-- START --

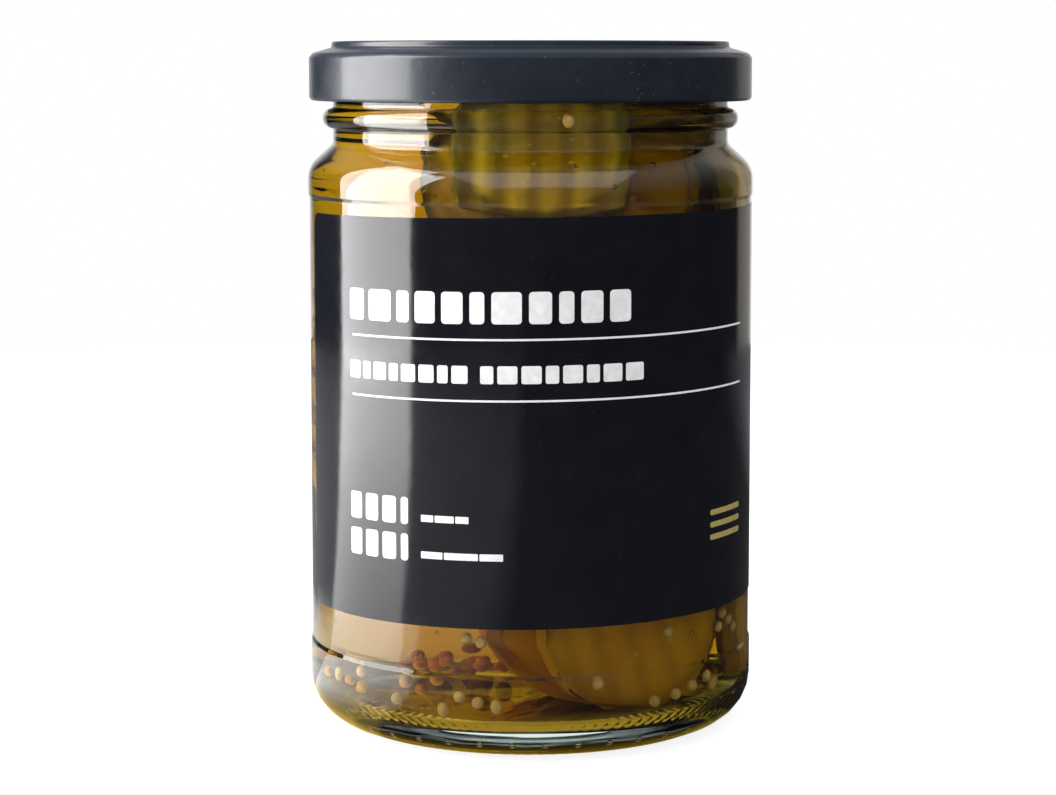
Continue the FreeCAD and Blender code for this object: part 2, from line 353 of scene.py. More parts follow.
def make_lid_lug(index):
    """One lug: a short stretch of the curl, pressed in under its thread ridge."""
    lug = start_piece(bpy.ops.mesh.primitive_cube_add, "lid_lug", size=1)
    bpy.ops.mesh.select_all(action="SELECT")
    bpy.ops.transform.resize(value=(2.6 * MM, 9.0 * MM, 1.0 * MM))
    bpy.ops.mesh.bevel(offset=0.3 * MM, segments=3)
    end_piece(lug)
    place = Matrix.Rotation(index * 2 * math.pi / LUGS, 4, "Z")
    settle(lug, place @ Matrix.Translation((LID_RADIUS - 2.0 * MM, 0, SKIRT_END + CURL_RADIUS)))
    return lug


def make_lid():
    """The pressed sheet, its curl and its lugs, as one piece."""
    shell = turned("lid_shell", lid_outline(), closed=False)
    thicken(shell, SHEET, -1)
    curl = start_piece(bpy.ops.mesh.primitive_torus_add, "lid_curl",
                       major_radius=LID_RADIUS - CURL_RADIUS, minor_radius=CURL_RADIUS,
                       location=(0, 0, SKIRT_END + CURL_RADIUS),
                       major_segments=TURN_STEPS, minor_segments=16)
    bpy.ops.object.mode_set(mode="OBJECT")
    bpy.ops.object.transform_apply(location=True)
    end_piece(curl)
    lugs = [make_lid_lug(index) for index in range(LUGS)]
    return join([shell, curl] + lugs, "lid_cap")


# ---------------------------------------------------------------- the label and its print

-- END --

Challenge:
Repeat the data exactly. Leave nothing out.

Answer:
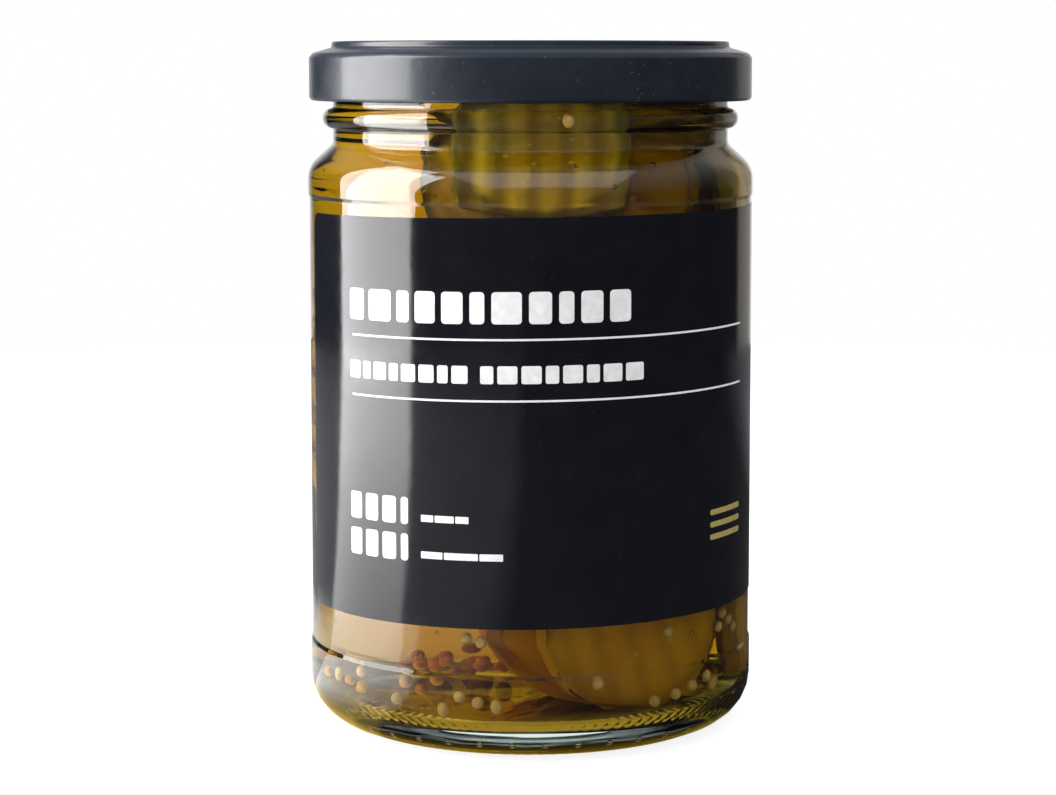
Continue the FreeCAD and Blender code for this object: part 2, from line 353 of scene.py. More parts follow.
def make_lid_lug(index):
    """One lug: a short stretch of the curl, pressed in under its thread ridge."""
    lug = start_piece(bpy.ops.mesh.primitive_cube_add, "lid_lug", size=1)
    bpy.ops.mesh.select_all(action="SELECT")
    bpy.ops.transform.resize(value=(2.6 * MM, 9.0 * MM, 1.0 * MM))
    bpy.ops.mesh.bevel(offset=0.3 * MM, segments=3)
    end_piece(lug)
    place = Matrix.Rotation(index * 2 * math.pi / LUGS, 4, "Z")
    settle(lug, place @ Matrix.Translation((LID_RADIUS - 2.0 * MM, 0, SKIRT_END + CURL_RADIUS)))
    return lug


def make_lid():
    """The pressed sheet, its curl and its lugs, as one piece."""
    shell = turned("lid_shell", lid_outline(), closed=False)
    thicken(shell, SHEET, -1)
    curl = start_piece(bpy.ops.mesh.primitive_torus_add, "lid_curl",
                       major_radius=LID_RADIUS - CURL_RADIUS, minor_radius=CURL_RADIUS,
                       location=(0, 0, SKIRT_END + CURL_RADIUS),
                       major_segments=TURN_STEPS, minor_segments=16)
    bpy.ops.object.mode_set(mode="OBJECT")
    bpy.ops.object.transform_apply(location=True)
    end_piece(curl)
    lugs = [make_lid_lug(index) for index in range(LUGS)]
    return join([shell, curl] + lugs, "lid_cap")


# ---------------------------------------------------------------- the label and its print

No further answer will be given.